Jeffry A. Frieden, Global Capitalism: Its Rise and Fall in the Twentieth Century (W.W. Norton, 2006).

Global Capitalism was published before the current crisis engulfed the world economy, and it is not, strictly, a book about financial crises. Nevertheless, it is required reading for those interested in understanding the political economy of financial crises, for two reasons. First, it is the best single-volume history of the modern world economy over the last 150 years. Given the rampant and often selective use of various past crises (the Great Depression, Japan in the 1990s, etc.) as analogies for explaining the current situation, it is clear that most observers lack the solid foundation of historical knowledge about the world economy that Global Capitalism provides.
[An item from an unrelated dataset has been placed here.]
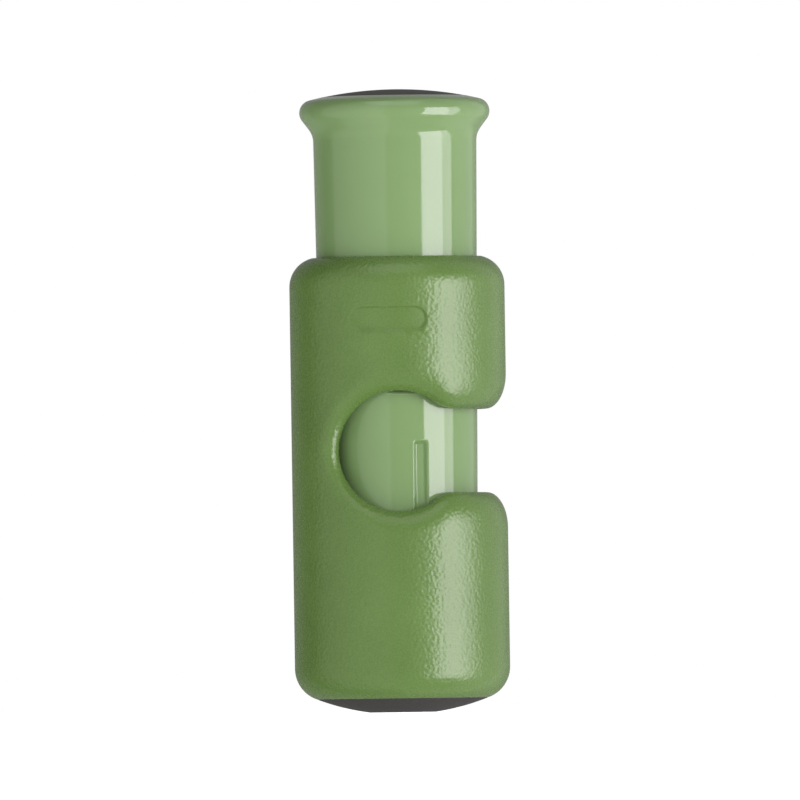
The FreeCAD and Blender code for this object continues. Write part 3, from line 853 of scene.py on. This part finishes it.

Second, Global Capitalism provides a rich, comprehensive discussion of how domestic and international political factors have systematically and repeatedly shaped national economic policy choices and global economic governance over the last two centuries. Frieden’s conclusion – that the evolution of economic globalization ultimately depends upon domestic and international political factors as much (if not more) than economic variables – reminds us that scholars of international political economy are perhaps best positioned to analyze the complex questions and issues arising from the Great Recession. Frieden’s actual book on the current crisis, The Lost Decades: The Making of America’s Debt Crisis and the Long Recovery (co-authored with my colleague at Wisconsin, Menzie Chinn), will be published this coming September. Based on the brief preview already circulating, it looks to be another worthy addition to this reading list. In the meantime, a thorough reading (or re-reading) of Global Capitalism is certainly in order.